## GIVEN INSTRUCTION
Wherever a line below holds the word "picture", copy that line.

start MATERIAL TO PROCESS

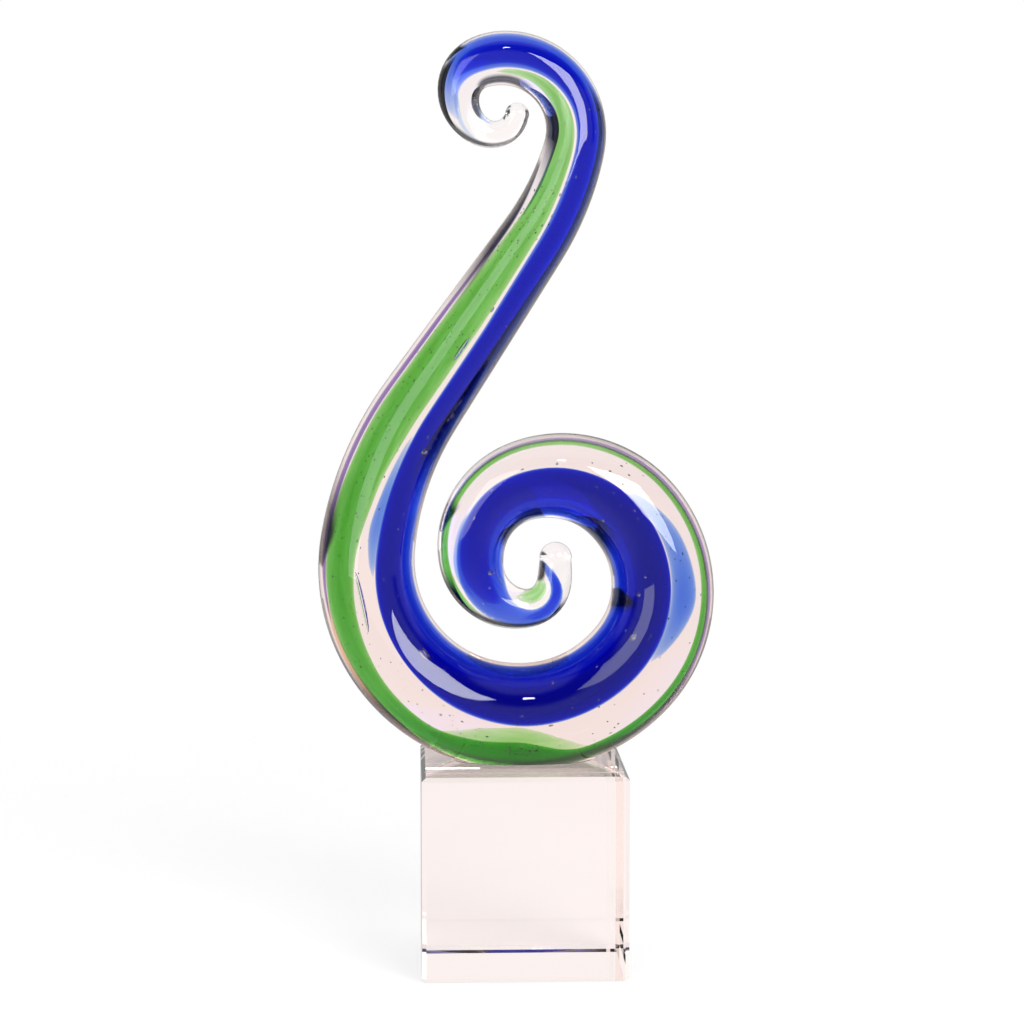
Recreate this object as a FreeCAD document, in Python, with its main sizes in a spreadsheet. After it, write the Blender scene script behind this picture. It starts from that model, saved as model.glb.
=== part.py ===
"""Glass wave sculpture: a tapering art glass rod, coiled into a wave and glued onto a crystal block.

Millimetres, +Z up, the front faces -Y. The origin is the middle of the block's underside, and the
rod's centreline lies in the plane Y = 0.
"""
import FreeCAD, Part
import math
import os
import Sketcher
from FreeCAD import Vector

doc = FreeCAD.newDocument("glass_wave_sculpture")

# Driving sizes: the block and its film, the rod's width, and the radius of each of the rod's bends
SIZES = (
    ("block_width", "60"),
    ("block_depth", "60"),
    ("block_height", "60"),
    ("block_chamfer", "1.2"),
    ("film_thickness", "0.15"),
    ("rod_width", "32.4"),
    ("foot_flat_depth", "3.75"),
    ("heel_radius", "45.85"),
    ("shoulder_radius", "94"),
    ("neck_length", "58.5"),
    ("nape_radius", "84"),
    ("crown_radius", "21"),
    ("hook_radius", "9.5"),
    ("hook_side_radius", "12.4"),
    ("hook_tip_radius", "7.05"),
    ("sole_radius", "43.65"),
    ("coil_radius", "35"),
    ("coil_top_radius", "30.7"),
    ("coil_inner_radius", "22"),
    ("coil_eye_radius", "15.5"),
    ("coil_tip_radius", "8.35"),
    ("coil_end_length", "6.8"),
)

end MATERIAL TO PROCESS
start MATERIAL TO PROCESS

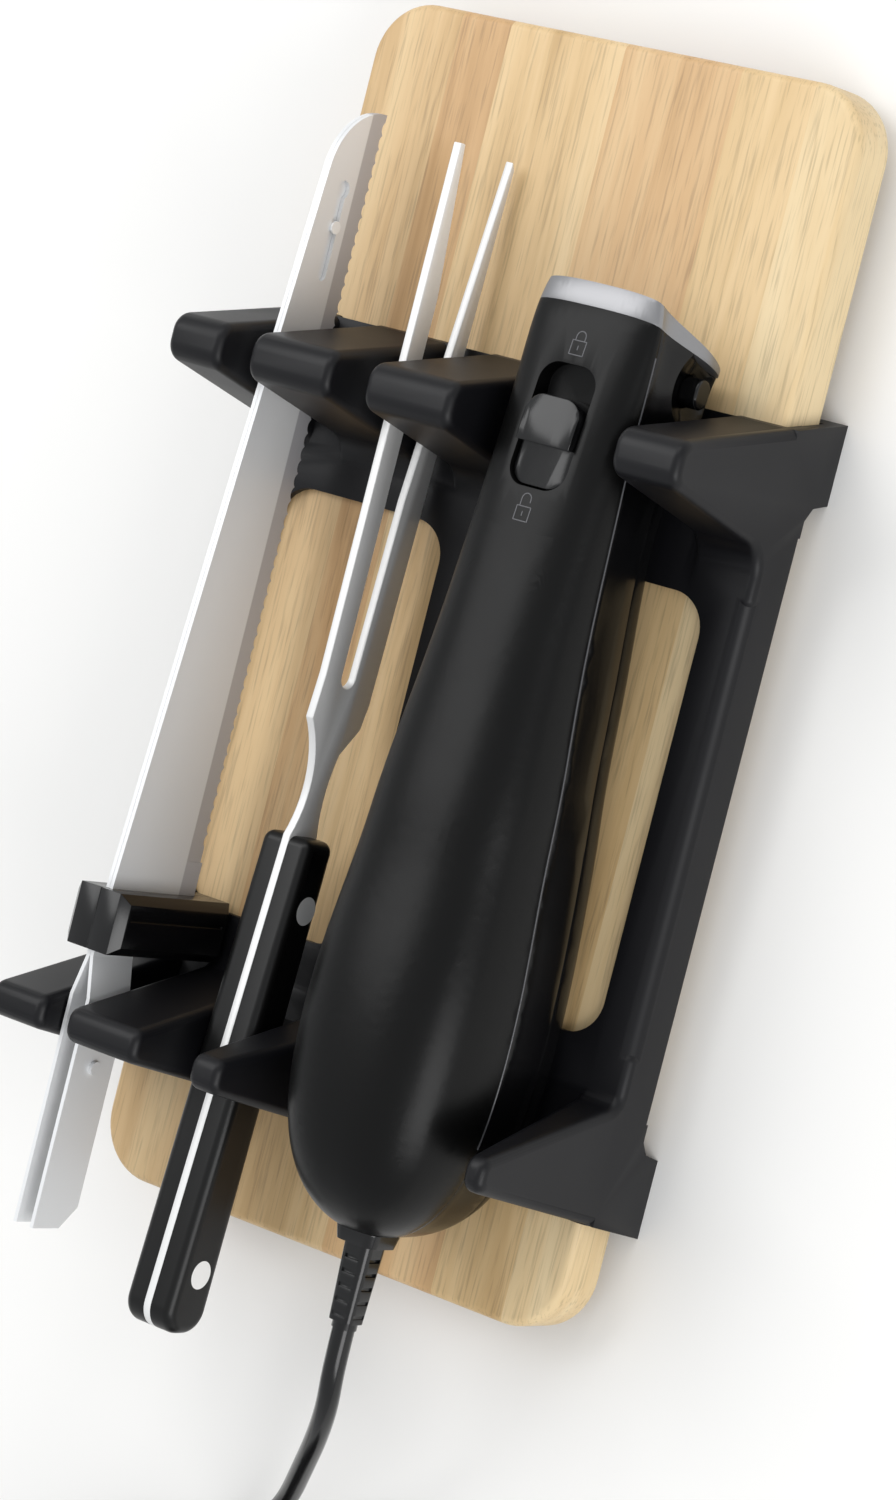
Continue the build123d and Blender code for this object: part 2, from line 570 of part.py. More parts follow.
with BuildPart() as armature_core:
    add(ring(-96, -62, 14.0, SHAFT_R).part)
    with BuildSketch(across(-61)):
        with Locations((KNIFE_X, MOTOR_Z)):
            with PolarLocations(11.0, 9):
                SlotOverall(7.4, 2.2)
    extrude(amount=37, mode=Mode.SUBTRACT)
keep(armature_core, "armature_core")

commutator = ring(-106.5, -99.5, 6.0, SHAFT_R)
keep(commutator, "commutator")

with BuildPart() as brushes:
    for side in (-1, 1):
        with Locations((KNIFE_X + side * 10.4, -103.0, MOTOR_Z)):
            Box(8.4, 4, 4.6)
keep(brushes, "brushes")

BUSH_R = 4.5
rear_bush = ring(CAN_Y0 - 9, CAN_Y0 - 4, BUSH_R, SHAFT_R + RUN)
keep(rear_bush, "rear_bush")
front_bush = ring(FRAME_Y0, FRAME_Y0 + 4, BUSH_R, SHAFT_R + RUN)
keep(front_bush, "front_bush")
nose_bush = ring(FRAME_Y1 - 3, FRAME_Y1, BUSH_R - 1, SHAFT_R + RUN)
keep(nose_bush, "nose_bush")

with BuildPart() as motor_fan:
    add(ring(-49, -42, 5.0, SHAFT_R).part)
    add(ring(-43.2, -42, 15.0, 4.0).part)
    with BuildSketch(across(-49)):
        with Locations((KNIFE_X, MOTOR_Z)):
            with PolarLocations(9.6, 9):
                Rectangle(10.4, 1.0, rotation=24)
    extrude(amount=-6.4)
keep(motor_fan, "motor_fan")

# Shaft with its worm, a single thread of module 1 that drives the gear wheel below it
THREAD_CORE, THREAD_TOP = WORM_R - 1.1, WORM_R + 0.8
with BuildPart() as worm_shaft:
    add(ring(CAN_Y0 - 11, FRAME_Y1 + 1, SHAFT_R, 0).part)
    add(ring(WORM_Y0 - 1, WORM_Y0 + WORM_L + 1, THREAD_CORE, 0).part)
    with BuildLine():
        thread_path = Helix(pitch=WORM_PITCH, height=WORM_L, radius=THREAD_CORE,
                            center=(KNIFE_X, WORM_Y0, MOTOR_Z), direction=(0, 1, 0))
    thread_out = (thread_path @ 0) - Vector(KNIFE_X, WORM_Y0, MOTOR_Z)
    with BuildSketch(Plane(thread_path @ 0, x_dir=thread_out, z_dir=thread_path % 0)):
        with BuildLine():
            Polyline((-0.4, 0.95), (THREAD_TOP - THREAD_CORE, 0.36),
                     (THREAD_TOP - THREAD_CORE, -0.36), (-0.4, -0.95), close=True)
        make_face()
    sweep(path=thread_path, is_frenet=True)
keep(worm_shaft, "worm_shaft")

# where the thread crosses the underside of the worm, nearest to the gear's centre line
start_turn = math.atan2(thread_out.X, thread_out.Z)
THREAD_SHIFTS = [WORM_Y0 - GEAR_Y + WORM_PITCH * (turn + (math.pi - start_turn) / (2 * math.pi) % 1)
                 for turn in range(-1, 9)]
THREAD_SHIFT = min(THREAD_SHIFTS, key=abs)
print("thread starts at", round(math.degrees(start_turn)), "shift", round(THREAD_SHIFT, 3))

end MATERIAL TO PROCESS
start MATERIAL TO PROCESS

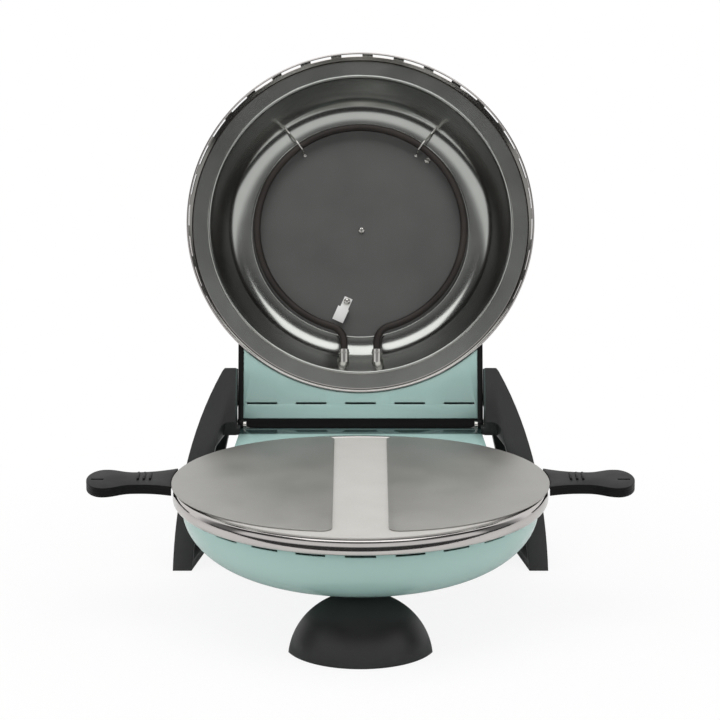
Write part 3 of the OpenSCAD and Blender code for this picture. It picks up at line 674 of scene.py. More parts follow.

end MATERIAL TO PROCESS

## TASK SOLUTION
Recreate this object as a FreeCAD document, in Python, with its main sizes in a spreadsheet. After it, write the Blender scene script behind this picture. It starts from that model, saved as model.glb.
Write part 3 of the OpenSCAD and Blender code for this picture. It picks up at line 674 of scene.py. More parts follow.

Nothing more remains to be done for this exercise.